What\'s the point of telling the compiler specifically to include the file only once? Wouldn\'t it make sense by default? Is there even any reason to include a single file m
In the firmware for the product I mainly work on, we need to be able to specify where functions and global/static variables should be allocated in memory. Real-time processing needs to live in L1 memory on chip so the processor can access it directly, fast. Less important processing can go in L2 memory on chip. And anything that doesn't need to be handled particularly promptly can live in the external DDR and go through caching, because it doesn't matter if it's a little slower.
The #pragma to allocate where things go is a long, non-trivial line. It'd be easy to get it wrong. The effect of getting it wrong would be that the code/data would be silently put into default (DDR) memory, and the effect of that might be closed-loop control stopping working for no reason that's easy to see.

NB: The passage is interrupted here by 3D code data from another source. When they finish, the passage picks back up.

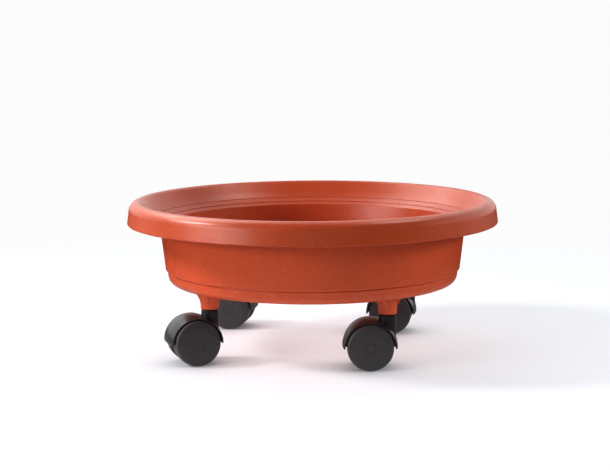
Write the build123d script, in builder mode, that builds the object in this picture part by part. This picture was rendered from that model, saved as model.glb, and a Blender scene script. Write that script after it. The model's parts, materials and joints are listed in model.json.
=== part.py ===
from build123d import *
import os

# Plant pot caddy: a round moulded tray that stands on four swivelling twin-wheel casters.
# Millimetres, +Z up.  The origin is on the ground under the tray's axis, and the four caster
# bosses stand on the tray's diagonals, so -Y is the front.

os.makedirs("parts", exist_ok=True)

# --- driving dimensions ----------------------------------------------------------------------
# the tray; heights are above the ground
tray_base = 61.5  # underside of the floor
rim_height = 136.0  # crest of the rolled rim
wall = 3.0
wall_draft = 0.118  # how far the wall leans out for each unit of height
base_radius = 130.5  # outside of the wall, level with the floor's underside
step_height = 74.8  # the wall steps out here, above a lower band
step_rise = 1.2
step_out = 1.55
step_groove_radius = 0.7  # section of the fine groove that runs under the step
seat_height = 114.6  # the inner edge where the well ends and the flare begins
flare_break_radius = 145.5  # the flare steepens here
flare_break_height = 122.5
crest_inner_radius = 155.6
crest_outer_radius = 165.0
lip_radius = 167.6
lip_height = 116.2
lip_rounding = 0.9
flare_bead_radius = 0.5  # section of the fine beads moulded round the flare
flare_bead_places = (0.36, 0.82)  # as fractions of the way up the flare's lower part

# the bosses under the tray
stem_circle_radius = 110.56
boss_bottom = 47.2
boss_radius = 7.9
boss_taper = 2.8  # degrees
boss_rounding = 0.6
boss_depth_in_floor = 1.5
gusset_height = 11.0
gusset_reach = 6.0
gusset_thickness = 2.4
gusset_bow = (0.325, 0.6)  # middle of a gusset's bowed edge, as fractions of its reach and height

# the casters
wheel_radius = 20.0
caster_offset = 15.0  # from the swivel axis back to the axle
caster_half_width = 19.0
barrel_radius = 7.6
barrel_top = 46.4
barrel_bottom = 27.0
barrel_rounding = 0.5
web_half_width = 6.0  # the web stands between the two wheels
hood_radius = 23.8  # on the middle plane
hood_edge_radius = 22.6  # the hood is crowned, so it is lower along its two edges
hood_drop = 0.8  # the hood is centred this far below the axle
hood_half_width = 16.5
hood_rounding = 0.35
wheel_clearance = 0.7  # between the top of the tread and the inside of the hood
axle_boss_radius = 6.5

# where each caster stands round the stem circle, and which way it trails at rest: both are
# directions in degrees from +X, anticlockwise seen from above
casters = {
    "front_right": (-45.0, 189.7),
    "front_left": (-135.0, 208.2),
    "back_left": (135.0, 180.2),
    "back_right": (45.0, 182.0),
}

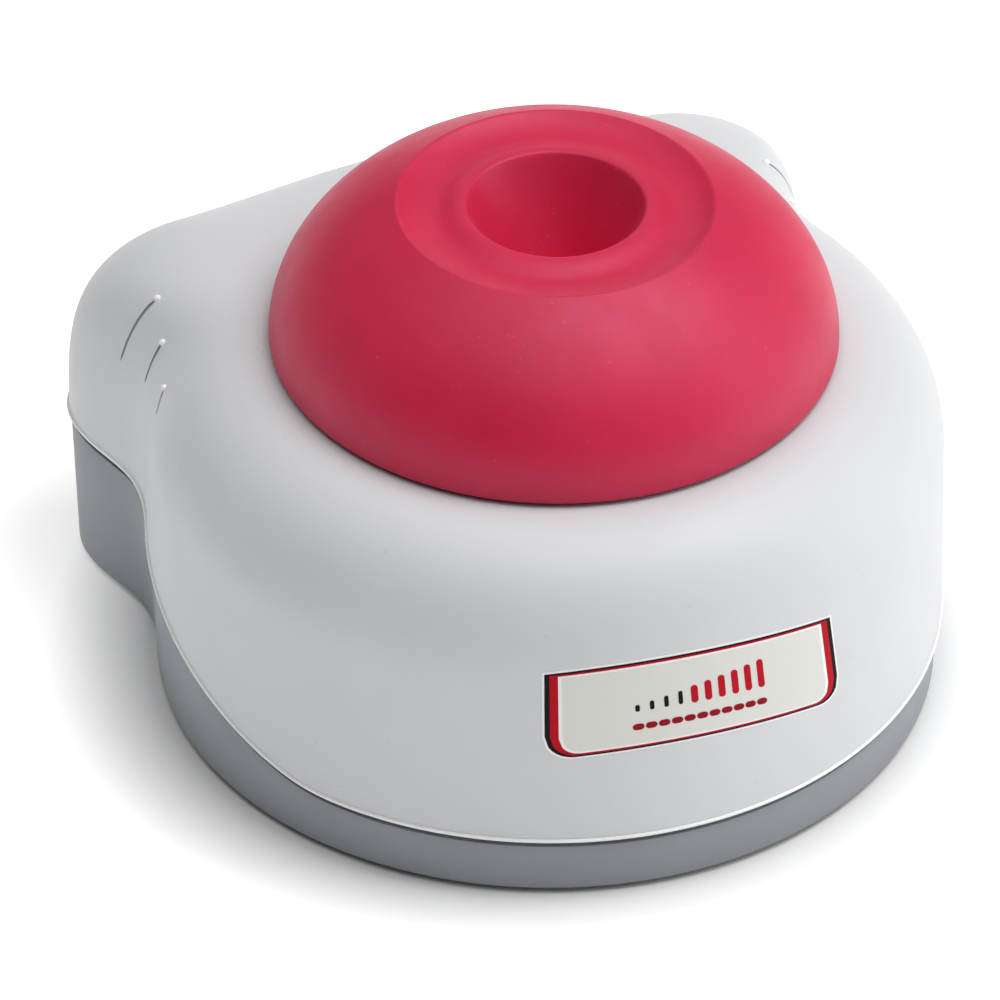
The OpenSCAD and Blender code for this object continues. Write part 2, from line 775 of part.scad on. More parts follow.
module crank() {
    color(steel) difference() {
        union() {
            rod(crank_r, crank_z, crank_top);
            translate(throw_at) rod(crank_pin_foot_r, crank_top - 0.1, bearing_z);
            translate(throw_at) rod(bearing_bore, crank_top, bearing_z + bearing_w - 0.1);
        }
        rod(shaft_r, crank_z - 1, crank_top - 1);
        translate(throw_at) rod(screw_r, crank_top + 1, bearing_z + bearing_w + 1);
        rotate([0, 0, throw_angle]) translate([0, 0, crank_z + 3]) rotate([0, 90, 0])
            cylinder(r = set_screw_r, h = 10);
    }
}

module counterweight() {
    color(brass) rotate([0, 0, throw_angle + 180 - counterweight_arc / 2])
        rotate_extrude(angle = counterweight_arc)
            translate([crank_r, crank_z + 0.3]) square([10, crank_top - crank_z - 0.6]);
}

module crank_set_screw() {
    color(dark_steel) rotate([0, 0, throw_angle]) translate([0, 0, crank_z + 3]) rotate([0, 90, 0])
        difference() {
            translate([0, 0, shaft_r]) cylinder(r = set_screw_r - 0.05, h = 5);
            translate([0, 0, shaft_r + 3.2]) cylinder(r = 0.8, h = 3, $fn = 6);
        }
}

module crank_retainer() {
    z = bearing_z + bearing_w;
    color(steel) translate(throw_at) {
        pipe(5.7, 1.4, z, z + 0.8);
        screw(screw_r - 0.05, 2.6, z - 5, z + 0.8, 1.6);
    }
}

// ---- Head bearing ----

module ball_groove() {
    translate([0, 0, bearing_z + bearing_w / 2]) rotate_extrude()
        translate([ball_circle, 0]) circle(r = ball_r + 0.05, $fn = 32);
}

module bearing_inner_ring() {
    color(steel) translate(throw_at) difference() {
        pipe(inner_ring_r, bearing_bore, bearing_z, bearing_z + bearing_w);
        ball_groove();
    }
}

module bearing_outer_ring() {
    color(steel) translate(throw_at) difference() {
        pipe(bearing_od, outer_ring_bore, bearing_z, bearing_z + bearing_w);
        ball_groove();
    }
}

module bearing_balls() {
    color(dark_steel) translate(throw_at) at_polar(ball_circle, [0:360 / 7:359])
        translate([0, 0, bearing_z + bearing_w / 2]) sphere(r = ball_r, $fn = 32);
}

module bearing_shields() {
    color(steel) translate(throw_at) for (z = [bearing_z + 0.3, bearing_z + bearing_w - 0.6])
        pipe(outer_ring_bore, inner_ring_r + 0.2, z, z + 0.3);
}

module bearing_clip() {
    color(dark_steel) translate(throw_at) difference() {
        pipe(clip_r, 9.6, bearing_z - clip_t, bearing_z);
        translate([0, -2, bearing_z - 2]) cube([14, 4, 4]);
    }
}

// ---- Head ----

module head_carrier() {
    pocket_top = bearing_z + bearing_w;
    color(white_plastic) translate(throw_at) difference() {
        union() {
            rod(hub_r, hub_z, carrier_z + 0.1);
            rod(carrier_r, carrier_z, carrier_z + carrier_t);
        }
        rod(bearing_od, bearing_z, pocket_top);
        rod(clip_r + 0.05, bearing_z - clip_t - 0.05, bearing_z);
        rod(bearing_od, hub_z - 1, bearing_z);
        rod(7.6, pocket_top - 1, pocket_top + 4);
        at_polar(guide_circle, pin_angles) rod(pin_r, carrier_z - 1, carrier_z + carrier_t - pin_depth);
        at_polar(carrier_hole_circle, [15:30:359])
            rod(carrier_hole_r, carrier_z - 1, carrier_z + carrier_t + 1);
    }
}

module guide_pins() {
    color(steel) translate(throw_at) at_polar(guide_circle, pin_angles)
        rod(pin_r, guide_z + 0.4, carrier_z + carrier_t - pin_depth);
}

// Points of an ellipse's quarter arc, from the rim upwards to where it reaches radius r_end
function dome_arc(a, b, r_end, steps) =
    let (end = acos(r_end / a))
    [for (i = [0:steps]) [a * cos(end * i / steps), dome_z + b * sin(end * i / steps)]];

module rubber_head() {
    inner_a = head_r - rubber_t;
    inner_b = dome_h - rubber_t;
    cup_floor = mouth_z - cup_depth;
    cup_floor_r = 4;
    disc_top = carrier_z + carrier_t;
    roof_r = 21;
    profile = concat(
        [[inner_a, rim_z], [head_r - 0.3, rim_z]],
        dome_arc(head_r, dome_h, dish_r, 16),
        [[dish_r - 0.5, crest_z],
            [dish_r - 2.4, dish_z + 0.3],
            [dish_r - 4.6, dish_z],
            [cup_r + 2.2, mouth_z - 0.15],
            [cup_r + 0.7, mouth_z],
            [cup_r, mouth_z - 0.6],
            [cup_floor_r + 2, cup_floor + 1],
            [cup_floor_r, cup_floor],
            [0, cup_floor],
            [0, disc_top],
            [cup_floor_r + 5, disc_top],
            [cup_r + rubber_t, dish_z - rubber_t]],
        [for (i = [8:-1:0]) let (p = dome_arc(inner_a, inner_b, roof_r, 8)[i]) if (p[1] > disc_top + 0.2) p],
        [[carrier_r - 1.2, disc_top + 0.05], [carrier_r + 0.05, disc_top + 0.05],
            [carrier_r + 0.05, carrier_z - 0.05], [inner_a, carrier_z - 0.05]]);
    color(head_red) translate(throw_at) rotate_extrude($fn = 96) polygon(profile);
}

upper_housing();
lower_housing();
label_plate();
base_weight();
weight_screws();
foot_front_left();
foot_front_right();
foot_rear_left();
foot_rear_right();
housing_screws();
suspension_posts();
suspension_springs();
control_board();
board_screws();
smoothing_capacitor();
driver_chip();
power_inductor();
motor_header();
dc_inlet();
dc_inlet_pin();
touch_switch_bracket();
touch_switch_body();
touch_switch_screws();
touch_switch_plunger();
motor_bracket();
bracket_bushes();
motor_can();
motor_end_cap();
motor_terminals();
motor_magnets();
motor_brushes();
motor_shaft_bushes();
motor_screws();
guide_plate();
plate_standoffs();
plate_screws();
motor_shaft();
rotor_core();
rotor_windings();
commutator();
crank();
counterweight();
crank_set_screw();
crank_retainer();
bearing_inner_ring();
bearing_outer_ring();
bearing_balls();
bearing_shields();
bearing_clip();
head_carrier();
guide_pins();
rubber_head();
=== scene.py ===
import json
import math

import bmesh
import bpy
import numpy as np
from mathutils import Matrix, Vector


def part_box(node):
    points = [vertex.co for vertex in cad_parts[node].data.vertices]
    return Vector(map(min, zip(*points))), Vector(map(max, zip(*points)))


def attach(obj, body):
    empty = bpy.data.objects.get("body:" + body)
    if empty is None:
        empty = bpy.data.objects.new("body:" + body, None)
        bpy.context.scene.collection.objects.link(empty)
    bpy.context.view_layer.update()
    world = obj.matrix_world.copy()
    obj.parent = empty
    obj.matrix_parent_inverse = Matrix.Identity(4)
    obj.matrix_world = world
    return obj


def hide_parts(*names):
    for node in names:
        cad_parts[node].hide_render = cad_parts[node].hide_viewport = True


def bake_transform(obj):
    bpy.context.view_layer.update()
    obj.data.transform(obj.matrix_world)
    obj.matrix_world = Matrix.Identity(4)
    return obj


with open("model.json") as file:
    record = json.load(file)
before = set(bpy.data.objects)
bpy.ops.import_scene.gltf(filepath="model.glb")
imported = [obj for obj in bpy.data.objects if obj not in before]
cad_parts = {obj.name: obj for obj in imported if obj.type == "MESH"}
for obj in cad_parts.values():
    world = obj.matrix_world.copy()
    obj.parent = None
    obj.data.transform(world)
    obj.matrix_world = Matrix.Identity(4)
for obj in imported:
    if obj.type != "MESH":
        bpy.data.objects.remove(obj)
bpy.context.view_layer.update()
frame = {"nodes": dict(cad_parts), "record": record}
MM = 0.001

# ---------------------------------------------------------------- sizes, in mm, from the frame
def node_box(name):
    """Lowest and highest corner of a CAD node, in mm."""
    low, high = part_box(name)
    return np.array(low) / MM, np.array(high) / MM


shell_low, shell_high = node_box("upper_housing")
base_low = node_box("lower_housing")[0]
head_low, head_high = node_box("rubber_head")
carrier_low, carrier_high = node_box("head_carrier")
inlet_low, inlet_high = node_box("dc_inlet")
foot_names = ["foot_front_left", "foot_front_right", "foot_rear_left", "foot_rear_right"]

BODY_R = -shell_low[1]          # the round front's radius
CORNER_X = 46.1                 # half the distance between the rear corners' centres
CORNER_Y = 48.7
CORNER_R = 15.6
CORNER_BLEND = 15.6
WALL = 2.4
FOOT_GAP = base_low[2]
FLOOR_Z = FOOT_GAP + 2.5
SEAM_Z = 10.7
SEAM_RISE = 15.6
TOP_Z = shell_high[2] - 1.2     # the flat top, below the opening's lip
FRONT_WALL_Z = 41.2
REAR_WALL_Z = 28.9
FLAT_R = 45.0
FRONT_POWER = 2.04              # how square the shoulder's section is at the front
REAR_POWER = 3.0                # and at the rear
OPENING_R = 30.0
UPPER_LEAN = math.tan(math.radians(1.2))
BASE_LEAN = math.tan(math.radians(2.1))
SCREW_PLACES = [(30, -46), (-30, -46), (36, 52), (-36, 52)]
POST_TOPS = [51.5, 51.5, 55.5, 55.5]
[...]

So I use include files, which contain just that pragma. My code now looks like this.
Header file...
#ifndef HEADERFILE_H
#define HEADERFILE_H
#include "set_fast_storage.h"
/* Declare variables */
#include "set_slow_storage.h"
/* Declare functions for initialisation on startup */
#include "set_fast_storage.h"
/* Declare functions for real-time processing */
#include "set_storage_default.h"
#endif
And source...
#include "headerfile.h"
#include "set_fast_storage.h"
/* Define variables */
#include "set_slow_storage.h"
/* Define functions for initialisation on startup */
#include "set_fast_storage.h"
/* Define functions for real-time processing */
You'll notice multiple inclusions of the same file there, even just in the header. If I mistype something now, the compiler will tell me it can't find the include file "set_fat_storage.h" and I can easily fix it.
So in answer to your question, this is a real, practical example of where multiple inclusion is required.